The world-wide boycott of US owned goods now includes the robbed Iraqi oil. Legal and political pressure from the growing boycott movement will undoubtedly be put on the oil companies on a national level to force them to refuse to deal in contraband oil. Whatever the fate of this boycott movement, it is important to recognize that this invasion marks a major change in the form of political economy of the last two decades called neoliberal globalization. Its modus operandi has recently changed from stealing to robbing. Stealing and robbing differ, of course. Stealing is unlawfully appropriating another's property secretly or surreptitiously while robbing is unlawfully appropriating another's property by using or threatening to use force and violence. The first phase of globalization was the stealing phase. The combined effect of the IMF, the World Bank, the WTO and the structural adjustment programs imposed under the guise of the debt crisis erased the reparations the colonial powers owed their former colonies and put the latter into the debtor's position. A tremendous quantity of value was surreptitiously taken from the Third World countries in the period between 1982 and 2001. This was stealing, but in a grand, trillion dollar way. The Iraq invasion opens up the phase of the globalization of robbery. In other words, instead of simply using the sophisticated tools of high finance to appropriate wealth illegally, we are entering a phase when the US government and its allies are using the sophisticated tools of the modern military to appropriate wealth illegally. We might ask "why did the US and the UK go from the stealing phase of capitalism to its robbing phase?" This is an important question in the newly developing discipline of national-government criminology.

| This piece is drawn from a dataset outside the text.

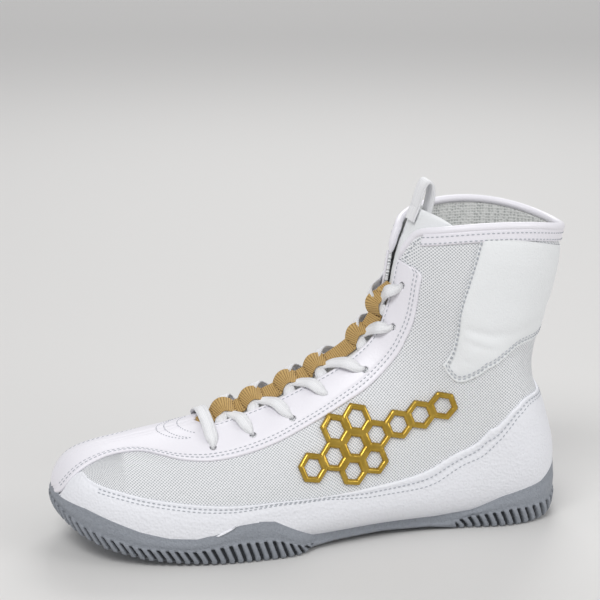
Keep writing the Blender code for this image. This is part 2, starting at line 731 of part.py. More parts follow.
def tongue_point(a, angle, depth):
    extra = max(0.0, a - last_section)
    drop = wall_thickness + 2.9 * fit_gap
    sink = (binding_radius + fit_gap - 0.5 * wall_thickness) * float(np.interp(a, [15.5, 18.5], [0.0, 1.0]))
    at = min(a, last_section)
    point = raised(np.array(at), np.array(angle), np.array(-(drop + sink + depth)))
    return point + lean * extra * tongue_rise


tongue_rows = []
for a in tongue_sections + [19.5, 20.0]:
    half = float(np.interp(a, [5.3, 6.0, 8.0, 16.0, 18.6, 20.0], [26.0, 38.0, 41.0, 44.0, 54.0, 54.0]))
    row = []
    for step in np.linspace(-1.0, 1.0, 9):
        angle = 180.0 + half * step
        droop = max(0.0, a - last_section) * (1.0 - 0.9 * step * step)
        row.append((min(a, last_section) + (droop if a > last_section else 0.0), angle))
    tongue_rows.append(row)
outer = []
inner = []
for row in tongue_rows:
    for a, angle in row:
        outer.append(tongue_point(a, angle, 0.0))
        inner.append(tongue_point(a, angle, tongue_thickness))
shell("tongue", outer, inner, net_faces(len(tongue_rows), 9), white_leather)

# Webbing down the throat, with raised loops for the laces.
tongue_drop = wall_thickness + 2.9 * fit_gap


def hump_reach(place):
    ends = surface(np.array([place - 0.05, place + 0.05]), np.array([180.0, 180.0]))
    spread = hump_spread[humps.index(place)]
    return spread * hump_half * 0.1 / float(np.linalg.norm(ends[1] - ends[0]))


def webbing_height(a):
    lift = 0.0
    for place in humps:
        reach = hump_reach(place)
        distance = abs(a - place) / reach
        if distance < 1.0:
            lift = max(lift, min(1.0, 1.5 * (1.0 - distance * distance)))
    return lift * webbing_hump


fine = np.linspace(5.85, 14.5, 200)
ridge = surface(fine, np.full_like(fine, 180.0))
ridge_run = np.concatenate([[0.0], np.cumsum(np.linalg.norm(np.diff(ridge, axis=0), axis=1))])
web_count = int(round(ridge_run[-1] / 0.0021)) + 1
web_sections = [float(a) for a in np.interp(np.linspace(0.0, ridge_run[-1], web_count), ridge_run, fine)]
points = []
for a in web_sections:
    base = -tongue_drop + fit_gap + 0.0003 + webbing_height(a)
    for height in (base, base + webbing_thickness):
        centre = raised(np.array(a), np.array(180.0), np.array(height))
        for sign in (-1.0, 1.0):
            points.append(centre + np.array([0.0, sign * webbing_width / 2.0, 0.0]))
faces = []
for k in range(len(web_sections) - 1):
    a = 4 * k
    b = a + 4
    faces += [[a, a + 1, b + 1, b], [a + 3, a + 2, b + 2, b + 3], [a + 2, a, b, b + 2], [a + 1, a + 3, b + 3, b + 1]]
faces.append([0, 2, 3, 1])
end = 4 * (len(web_sections) - 1)
faces.append([end + 1, end + 3, end + 2, end])
make_object("webbing", points, faces, gold_band)


# Laces: flat ribbons from an eyelet over the eyelet row, under a loop and down to the other side.
def ribbon(path, width_dir):
    points = []
    for k, centre in enumerate(path):
        before = path[max(k - 1, 0)]
        after = path[min(k + 1, len(path) - 1)]
        run = after - before
        run = run / np.linalg.norm(run)
        wide = width_dir - run * float(np.dot(width_dir, run))
        wide = wide / np.linalg.norm(wide)
        thick = np.cross(run, wide)
        for up in (-0.5, 0.5):
            for sign in (-0.5, 0.5):
                points.append(centre + wide * sign * lace_width + thick * up * lace_thickness)
    faces = []
    for k in range(len(path) - 1):
        a = 4 * k
        b = a + 4
        faces += [[a, a + 1, b + 1, b], [a + 3, a + 2, b + 2, b + 3], [a + 2, a, b, b + 2], [a + 1, a + 3, b + 3, b + 1]]
    faces.append([0, 2, 3, 1])
    end = 4 * (len(path) - 1)
    faces.append([end + 1, end + 3, end + 2, end])
    return points, faces


def lace_point(a, angle, side, height):
    return raised(np.array(a), np.array(side * angle), np.array(height))


over = fit_gap + overlay_thickness + 0.0005 + 0.5 * lace_thickness
cross_height = -tongue_drop + 0.0017 + 0.5 * lace_thickness


def crossing(index):
    low_a = eyelets[index][0]
    high_a, high_angle = eyelets[index + 1]
    place = humps[index]
    lift = lace_lift[index] / 1000.0
    ribbons = []
    for side in (1, -1):
        edge = float(throat_angle(np.array([0.5 * (place + high_a)]), side)[0])
        start = lace_point(high_a, high_angle + 3.0, side, over + 0.0002)
        second = lace_point(high_a - 0.2 * (high_a - place), 0.5 * (high_angle + edge), side, over + 0.0008 + lift)
        third = lace_point(high_a - 0.5 * (high_a - place), edge + 1.0 + 1000.0 * lift, side, over + 0.0010 + 1.4 * lift)
        middle = lace_point(place, 180.0, side, cross_height)
        direction = surface(np.array(place + 0.1), np.array(180.0)) - surface(np.array(place - 0.1), np.array(180.0))
        ridge_way = direction / np.linalg.norm(direction)
        along = middle - third
        beyond = middle + np.array([along[0] * 0.55, along[1] * 0.62, 0.0])
        fall = max(0.55, 0.9 * float(ridge_way[2] / ridge_way[0]))
        beyond[2] = middle[2] + (beyond[0] - middle[0]) * fall - 0.0006
        gate = (third - middle) * 0.4
        gate = middle + gate - (float(gate @ ridge_way) + 0.0018 * min(1.0, 4000.0 * lift)) * ridge_way
        path = [start, second, third, gate, middle, beyond]
        ribbons.append(ribbon(path, direction))
    return ribbons


def hide(cutter):
    cutter.hide_render = True
    cutter.display_type = "WIRE"


def combine(target, cutter, kind):
    step = target.modifiers.new(kind.lower(), "BOOLEAN")
    step.operation = kind
    step.solver = "EXACT"
    step.object = cutter
    bpy.context.view_layer.update()
    graph = bpy.context.evaluated_depsgraph_get()
    mesh = bpy.data.meshes.new_from_object(target.evaluated_get(graph))
    target.modifiers.remove(step)
    old = target.data
    target.data = mesh
    mesh.name = target.name
    bpy.data.meshes.remove(old)
    spare = cutter.data
    bpy.data.objects.remove(cutter, do_unlink=True)
    bpy.data.meshes.remove(spare)


for index in range(6):
    first, second = crossing(index)
    whole = make_object("lace_cross_" + str(index + 1), first[0], first[1], lace_white)
    other = make_object("lace_part", second[0], second[1], lace_white)
    combine(whole, other, "UNION")

first_a, first_angle = eyelets[0]
bar_path = []
for angle in (first_angle + 3.0, 156.0, 166.0, 174.0, 180.0, 186.0, 194.0, 204.0, 360.0 - first_angle - 3.0):
    rise = 0.0012 * math.sin(math.pi * (angle - first_angle) / (360.0 - 2.0 * first_angle))
    bar_path.append(raised(np.array(first_a), np.array(angle), np.array(over + 0.0002 + rise)))
points, faces = ribbon(bar_path, np.array([1.0, 0.0, 0.15]))
make_object("lace_bar", points, faces, lace_white)


# Eyelets: round holes through the panel and the shell.
def eyelet_pins(name):
    points = []
    faces = []
    count = 8
    for a, angle in eyelets:
        for side in (1, -1):
            centre = surface(np.array(a), np.array(side * angle))
            out = normal(np.array(a), np.array(side * angle))
            first = np.cross(out, np.array([0.0, 1.0, 0.0]))
            first = first / np.linalg.norm(first)
            second = np.cross(out, first)
            start = len(points)
            for reach in (-0.0032, 0.0032):
                for k in range(count):
                    turn = 2.0 * math.pi * (k + 0.5) / count
                    side_way = first * math.cos(turn) + second * math.sin(turn)
                    points.append(centre + out * reach + side_way * eyelet_diameter / 2.0)
            for k in range(count):
                n = (k + 1) % count
                faces.append([start + k, start + n, start + count + n, start + count + k])
            faces.append([start + k for k in reversed(range(count))])
            faces.append([start + count + k for k in range(count)])
    return make_object(name, points, faces, mesh_fabric)


combine(upper, eyelet_pins("pins_a"), "DIFFERENCE")
combine(eyestay, eyelet_pins("pins_b"), "DIFFERENCE")


# Pull loop at the top of the tongue.
def tongue_front(a, depth):
    return tongue_point(a, 180.0, depth)


low_front = tongue_front(19.4, -fit_gap - 0.5 * loop_thickness)
high_front = tongue_front(19.95, -fit_gap - 0.5 * loop_thickness)
back_depth = tongue_thickness + fit_gap + 0.5 * loop_thickness + loop_width ** 2 / 0.11
low_back = tongue_front(19.45, back_depth)
high_back = tongue_front(19.95, back_depth)
across = high_back - high_front
path = [low_front, high_front]
for turn in np.linspace(0.0, math.pi, 8):
    rise = lean * (loop_height - 0.006) * math.sin(turn) ** 0.7 + lean * 0.001
    path.append(high_front + across * (0.5 - 0.5 * math.cos(turn)) - across * 0.35 * math.sin(turn) + rise)
path += [high_back, low_back]
points = []
for k, centre in enumerate(path):
    run = path[min(k + 1, len(path) - 1)] - path[max(k - 1, 0)]
    run = run / np.linalg.norm(run)
    thick = np.cross(run, np.array([0.0, 1.0, 0.0]))
    for up in (-0.5, 0.5):
        for sign in (-0.5, 0.5):
            points.append(centre + np.array([0.0, sign * loop_width, 0.0]) + thick * up * loop_thickness)
faces = []
for k in range(len(path) - 1):
    a = 4 * k
    b = a + 4
    faces += [[a, a + 1, b + 1, b], [a + 3, a + 2, b + 2, b + 3], [a + 2, a, b, b + 2], [a + 1, a + 3, b + 3, b + 1]]
faces.append([0, 2, 3, 1])
end = 4 * (len(path) - 1)
faces.append([end + 1, end + 3, end + 2, end])
make_object("pull_loop", points, faces, white_leather)


# Honeycomb support on each side: windows show the mesh.
def surface_from_side(x, z, side):
    a = np.linspace(5.5, 17.5, 97)[:, None] * np.ones((1, 61))
    angle = side * np.linspace(40.0, 150.0, 61)[None, :] * np.ones((97, 1))
    net = surface(a, angle)
    away = (net[..., 0] - x) ** 2 + (net[..., 2] - z) ** 2
    spot = np.unravel_index(np.argmin(away), away.shape)
    here = np.array([a[spot], angle[spot]])
    for _ in range(8):
        point = surface(here[0], here[1])
        miss = np.array([point[0] - x, point[2] - z])
        step_a = (surface(here[0] + 0.01, here[1]) - point) / 0.01
        step_b = (surface(here[0], here[1] + 0.1) - point) / 0.1
        slopes = np.array([[step_a[0], step_b[0]], [step_a[2], step_b[2]]])
        here = here - np.linalg.lstsq(slopes, miss, rcond=None)[0]
    return here


tilt = math.radians(20.0)
run_way = np.array([math.cos(tilt), math.sin(tilt)])
rise_way = np.array([-math.sin(tilt), math.cos(tilt)])
cage_start = np.array([0.4755 * shoe_length, 0.475 * instep_height])
for side, name in ((1, "cage_outer"), (-1, "cage_inner")):
    outer = []
    inner = []
    faces = []
    for row, place in cage_cells:
        shift = 0.5 if row != 1 else 0.0
        centre = cage_start + run_way * math.sqrt(3.0) * hexagon_radius * (place + shift)
        centre = centre + rise_way * 1.5 * hexagon_radius * (row - 1)
        start = len(outer)
        for radius in (hexagon_radius, hexagon_radius - hexagon_bar / math.sqrt(3.0)):
            for k in range(6):
                turn = math.radians(60.0 * k + 30.0)
                flat = centre + radius * (run_way * math.cos(turn) + rise_way * math.sin(turn))
                a, angle = surface_from_side(flat[0] - shoe_length / 2.0, flat[1], side)
                outer.append(raised(np.array(a), np.array(angle), np.array(fit_gap + overlay_thickness)))
                inner.append(raised(np.array(a), np.array(angle), np.array(fit_gap)))
        for k in range(6):
            n = (k + 1) % 6
            face = [start + k, start + n, start + 6 + n, start + 6 + k]
            faces.append(face if side > 0 else face[::-1])
    shell(name, outer, inner, faces, gold_film)

# Stand the shoe on the ground plane, centred on its own box.
lowest = np.array([1e9, 1e9, 1e9])
highest = -lowest
for made in bpy.context.scene.objects:
    corners = np.array([list(vert.co) for vert in made.data.vertices])
    lowest = np.minimum(lowest, corners.min(axis=0))
    highest = np.maximum(highest, corners.max(axis=0))
shift = np.array([0.5 * (lowest[0] + highest[0]), 0.5 * (lowest[1] + highest[1]), lowest[2]])
for made in bpy.context.scene.objects:
    for vert in made.data.vertices:
        vert.co = (vert.co[0] - shift[0], vert.co[1] - shift[1], vert.co[2] - shift[2])
    made.data.update()
    print(made.name, len(made.data.polygons), "faces")
print("shift", [round(float(value), 6) for value in shift])
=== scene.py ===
import math

import bmesh
import bpy
import numpy as np
from mathutils import Matrix, Vector
from mathutils.kdtree import KDTree


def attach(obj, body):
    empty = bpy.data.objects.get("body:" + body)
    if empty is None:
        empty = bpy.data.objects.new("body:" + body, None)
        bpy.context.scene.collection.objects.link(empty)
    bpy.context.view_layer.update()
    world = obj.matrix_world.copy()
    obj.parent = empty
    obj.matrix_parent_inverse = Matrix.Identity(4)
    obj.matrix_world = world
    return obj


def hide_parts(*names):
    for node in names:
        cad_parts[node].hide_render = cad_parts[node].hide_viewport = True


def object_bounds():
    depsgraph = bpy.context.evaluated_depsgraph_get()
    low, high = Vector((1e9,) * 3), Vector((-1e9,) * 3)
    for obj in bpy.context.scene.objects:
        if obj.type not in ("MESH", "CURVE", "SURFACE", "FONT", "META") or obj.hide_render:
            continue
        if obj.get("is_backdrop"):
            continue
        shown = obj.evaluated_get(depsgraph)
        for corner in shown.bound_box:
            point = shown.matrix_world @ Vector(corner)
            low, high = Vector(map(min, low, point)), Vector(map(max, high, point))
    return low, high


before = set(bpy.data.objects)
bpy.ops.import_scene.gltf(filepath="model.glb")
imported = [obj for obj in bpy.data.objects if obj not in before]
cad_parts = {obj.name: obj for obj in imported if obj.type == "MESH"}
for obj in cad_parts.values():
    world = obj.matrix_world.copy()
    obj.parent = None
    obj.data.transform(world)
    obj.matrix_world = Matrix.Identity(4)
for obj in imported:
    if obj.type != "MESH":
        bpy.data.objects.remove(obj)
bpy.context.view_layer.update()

# Sizes of the shoe, metres, the same as the solids' own.
shoeLength = 0.286
ballWidth = 0.098
instepHeight = 0.099
collarHeight = 0.160
collarWidth = 0.074
toeSpring = 0.022
wallThickness = 0.0016
soleThickness = 0.005
heelThickness = 0.008
throatWidth = 0.022
fitGap = 0.0004
frameShift = np.array([0.000995, 0.0, 0.0])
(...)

Certainly, it is often very hard to answer the question--"why did s/he stop simply stealing and turned to armed robbery?"--on an individual level in every-day criminology. The answer is not simple on a national-government one either, but I believe that an outline of it can be found in my "No Blood for Oil!" piece. In a nutshell, the invasion of Iraq is a desperate act by the Bush Administration because capitalism's old sly and surreptitious stealing ways no longer work. The crisis of the older form was clearly seen in the Russian default of 1998 where secret and surreptitious expropriation was countered by a belligerent refusal on the nation state level to pay and by the Argentinean crisis of debt payments of 2001/2002 that came on in an equally secret and surreptitious way and was met by an open mass refusal to pay. The IMF's and World Bank's veiled financial threats to exile countries from credit sources is increasingly not working, since the impoverishment of their people has increased to a level that their social reproductive systems are collapsing. If stealing can no longer work to appropriate another's wealth, is robbery far behind?